Hey!! I hope this post brought back some good memories

Great post! It’s good to see a

practicalanalysis of the cost of too-fine-grained parallelism, since this is often hand-waved away when discussing “embarrassingly parallel” problems. As you show, to make some things fast you need a not too fine-grained approach (too much overhead) and also not to coarse (or else you can’t use all the existing parallelism). Finding a minimal overhead approach which scales well across a range of available parallelism is often a bit tricky.About this:

Shouldn’t “each row” there actually be “each column (within a row)” or “each pixel”?

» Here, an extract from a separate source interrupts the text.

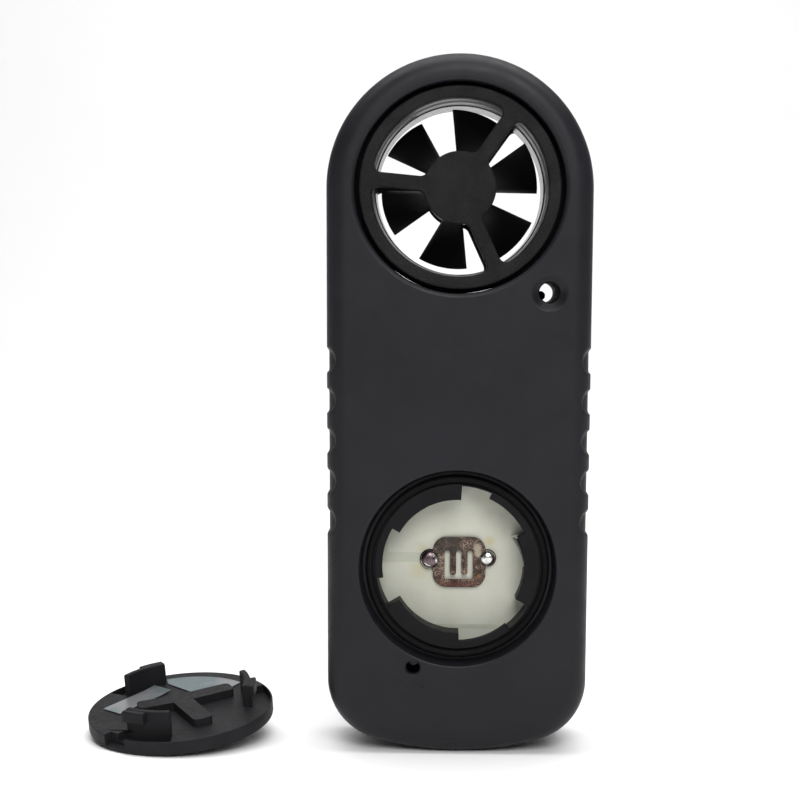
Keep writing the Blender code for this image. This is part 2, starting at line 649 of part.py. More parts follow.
def make_cover():
    lean, roll = math.radians(COVER_LEAN), math.radians(COVER_ROLL)
    turn = Matrix.Rotation(roll, 4, "Y") @ Matrix.Rotation(lean, 4, "X")
    axis = turn @ Vector((0, 0, 1))
    height = -HALF_LENGTH + COVER_RADIUS * math.sqrt(1 - axis.z ** 2)
    rest = bpy.data.objects.new("cover_rest", None)
    bpy.context.scene.collection.objects.link(rest)
    rest.matrix_world = Matrix.Translation(Vector((*COVER_CENTRE, height)) * MM) @ turn

    top = COVER_THICKNESS
    cover = loft("battery_cover", [[(x, y, z) for x, y in circle(radius, 48)] for radius, z in
                                   ((COVER_RADIUS - 0.5, 0.0), (COVER_RADIUS, 0.35), (COVER_RADIUS, top))])
    low, high = HOOK_WALL
    pieces = []
    for angle in HOOK_ANGLES:
        start, end = angle - HOOK_SPAN / 2, angle + HOOK_SPAN / 2
        wall = tower("hook", sector(low, high, start, end, steps=8), top - 0.6, top + HOOK_HEIGHT)
        barb = tower("barb", sector(high - 0.4, BARB_RADIUS, start + 0.5, start + HOOK_SPAN / 2, steps=5),
                     top + BARB_HEIGHTS[0], top + BARB_HEIGHTS[1])
        pieces += [wall, barb]
    pieces.append(tower("star", star_outline(), top - 0.6, top + PRESS_ARM_HEIGHT))
    join(cover, *pieces)
    for angle in HOOK_ANGLES:
        foot = sector(high + 0.06, FOOT_RADIUS, angle - HOOK_SPAN / 2 - 1, angle + HOOK_SPAN / 2 + 1, steps=8)
        cut(cover, tower("foot", foot, top - FOOT_DEPTH, top + 1.2))
    pry = [polar(math.hypot(x, y), PRY_ANGLE + math.degrees(math.atan2(y, x)))
           for x, y in ((PRY_RADIUS, -PRY_HALF_WIDTH), (16.0, -PRY_HALF_WIDTH),
                        (16.0, PRY_HALF_WIDTH), (PRY_RADIUS, PRY_HALF_WIDTH))]
    coin = [(-6.5, -0.9), (6.5, -0.9), (6.5, 0.9), (-6.5, 0.9)]
    cut(cover, tower("pry", pry, 0.5, top + 1), tower("coin", coin, -1, 0.9))
    finish(cover, "cover_black", parent=rest)

    sheet = (top + 0.1, top + 0.1 + LABEL_THICKNESS)
    round_outline = arc((0, 0), 11.9, 44, 108.5, 12) + [polar(9.9, 109.5), (1.5, 4.7), (7.4, 6.6)]
    finish(tower("cover_label_round", round_outline, *sheet), "label_silver", parent=rest)
    centre, half_length, half_width, angle = (-7.3, 2.95), 5.4, 1.95, 51.0
    corners = [(half_length, -half_width), (half_length, half_width),
               (-half_length, half_width), (-half_length, -half_width)]
    long_outline = [polar(math.hypot(x, y), angle + math.degrees(math.atan2(y, x)), centre) for x, y in corners]
    finish(tower("cover_label_long", long_outline, *sheet), "label_silver", parent=rest)


def main():
    for item in list(bpy.data.objects):
        bpy.data.objects.remove(item)
    make_rear_case()
    make_front_case()
    make_fascia()
    make_guard("vane_guard_rear", rear=True)
    make_guard("vane_guard_front", rear=False)
    make_barrel()
    make_impeller()
    make_bearings()
    make_hall_sensor()
    make_seal()
    make_contacts()
    make_unit_switch()
    make_board()
    make_display()
    make_keys()
    make_screws()
    make_cover()


main()
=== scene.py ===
"""Looks of a pocket weather meter seen from behind, with its battery cover lying beside it.

Shapes are modelled in millimetres in the part's own frame and brought to metres by place(). Angles on the
rear face are counted from +X towards +Z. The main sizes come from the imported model's own boxes.
"""

import json
import math

import bmesh
import bpy
from mathutils import Matrix, Vector


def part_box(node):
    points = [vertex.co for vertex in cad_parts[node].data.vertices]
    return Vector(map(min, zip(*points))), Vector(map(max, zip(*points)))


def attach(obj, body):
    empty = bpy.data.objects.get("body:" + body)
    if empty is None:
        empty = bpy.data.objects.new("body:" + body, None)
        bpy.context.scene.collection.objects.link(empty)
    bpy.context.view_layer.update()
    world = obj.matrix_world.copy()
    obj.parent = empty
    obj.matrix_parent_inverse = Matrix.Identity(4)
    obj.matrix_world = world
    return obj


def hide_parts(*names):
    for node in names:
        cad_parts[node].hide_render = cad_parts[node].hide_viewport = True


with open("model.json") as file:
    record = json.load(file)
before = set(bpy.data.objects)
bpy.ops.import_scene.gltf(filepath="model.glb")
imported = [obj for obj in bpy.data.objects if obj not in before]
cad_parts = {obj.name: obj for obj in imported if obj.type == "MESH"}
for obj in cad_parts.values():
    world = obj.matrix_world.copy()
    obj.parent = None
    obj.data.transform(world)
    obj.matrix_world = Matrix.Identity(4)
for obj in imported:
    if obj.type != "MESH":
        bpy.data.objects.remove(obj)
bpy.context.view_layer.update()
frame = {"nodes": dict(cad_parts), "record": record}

MM = 0.001
GAP = 0.3
WELD_DISTANCE = 0.002


def span(node):
    """Lowest and highest corner of a CAD node, in millimetres."""
    low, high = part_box(node)
    return Vector(low) / MM, Vector(high) / MM


def middle(node):
    low, high = span(node)
    return (low + high) / 2


# ---------------------------------------------------------------- sizes

REAR_HIGH = span("rear_case")[1]
CASE_DEPTH = span("front_case")[1].y
PARTING_Y = (REAR_HIGH.y + span("front_case")[0].y) / 2
HALF_LENGTH = REAR_HIGH.z
TOP_RADIUS = REAR_HIGH.x
LOWER_HALF_WIDTH = 19.55
CORNER_RADIUS = 9.5
BASE_RADIUS = 45.0
EDGE_RADIUS = 3.0
CORNER_X = LOWER_HALF_WIDTH - CORNER_RADIUS
BASE_CENTRE_Z = BASE_RADIUS - HALF_LENGTH
CORNER_Z = BASE_CENTRE_Z - math.sqrt((BASE_RADIUS - CORNER_RADIUS) ** 2 - CORNER_X ** 2)
BASE_HALF_ANGLE = math.degrees(math.asin(CORNER_X / (BASE_RADIUS - CORNER_RADIUS)))

GRIP_COUNT = 5
GRIP_TOP_Z = 6.7
GRIP_PITCH = 6.06
GRIP_HALF_LENGTH = 1.95
GRIP_DEPTH = 0.36
GRIP_RAMP = 0.5

VANE = (0.0, middle("vane_barrel").z)
VANE_HOLE_RADIUS = 15.7
GUARD_RADIUS = span("vane_guard_rear")[1].x
GUARD_OPENING = 13.2
GUARD_HUB_RADIUS = 5.4
GUARD_THICKNESS = 2.0
GUARD_SPOKE_ANGLES = (54.5, 174.5, 294.5)
GUARD_SPOKE_WIDTH = 2.2
GUARD_CORNER = 1.1
BLADE_COUNT = 6
BLADE_PHASE = 17.3
BLADE_TIP_RADIUS = 12.0
BLADE_ROOT_RADIUS = 4.7
BLADE_SPAN = -36.5
BLADE_THICKNESS = 0.8
BLADE_Y = (5.7, 12.3)

BAY = (0.0, middle("battery_seal_ring").z)
BAY_MOUTH_RADIUS = 14.75
BAY_RADIUS = 12.25
BAY_SEAT_Y = 2.3
BAY_GROOVE_Y = 2.95
BAY_FLOOR_Y = 7.3
LUG_RADIUS = 10.1
LEDGE_RADIUS = 11.35
LUG_SPANS = ((87.0, 150.0), (210.5, 271.5), (331.0, 387.0))
LUG_END_Y = 6.2
LEDGE_SPANS = ((149.5, 189.0), (271.0, 310.0), (26.5, 65.0))
LEDGE_END_Y = 3.5
SEAL_RADIUS = 13.3
SEAL_SECTION = 0.55

LANYARD = (13.4, 17.0)
LANYARD_RADIUS = 1.5
SWITCH = (middle("unit_switch_plunger").x, middle("unit_switch_plunger").z)
SWITCH_HOLE_RADIUS = 1.06
CASE_SCREWS = [(middle(f"case_screw_{i}").x, middle(f"case_screw_{i}").z) for i in (1, 2, 3, 4)]
DISPLAY = (0.0, middle("display_window").z)
KEY_X = middle("key_right").x
KEY_Z = middle("key_right").z
FASCIA_TOP_Z = span("front_fascia")[1].z
CONTACT = (middle("battery_contact_negative").x, BAY[1])
SOLDER_OFFSET = (4.5, 0.6)
BOARD_FACE_Y = span("main_board")[0].y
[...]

That is, if I understand what you are suggesting for this approach, it is doing each row serially, and getting per-pixel (or coarser) parallelism within a row.

Minor typos:

I guess should be “imagine grouping”

I’m glad you liked it! And yes, I completely agree: the intricacies of practical parallelism are too often hand-waved away as “implementation details”, despite being really interesting in their own right. I’m hoping these posts will help shed some light on the matter.

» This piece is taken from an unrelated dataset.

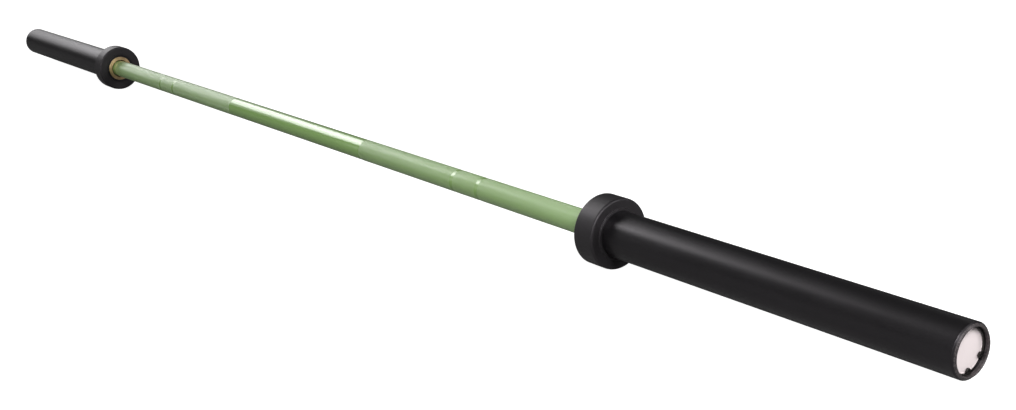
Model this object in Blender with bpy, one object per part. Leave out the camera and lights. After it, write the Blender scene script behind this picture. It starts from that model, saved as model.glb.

Thanks for spotting those typos—fixed!

After a re-read, I probably just mis-parsed “each row can be processed entirely in parallel”. I read it as “across the set of all rows, each row can be processed in parallel (but the work within a row is serial)” (e.g., one row per worker), but of course it could validly mean “the work

withineach row can be processed in parallel (e.g., one pixel per worker), but whole rows go serially (row 1 must be processed after row 0, etc).Whew!

Anyway, the way you have it now is unambiguous, I think.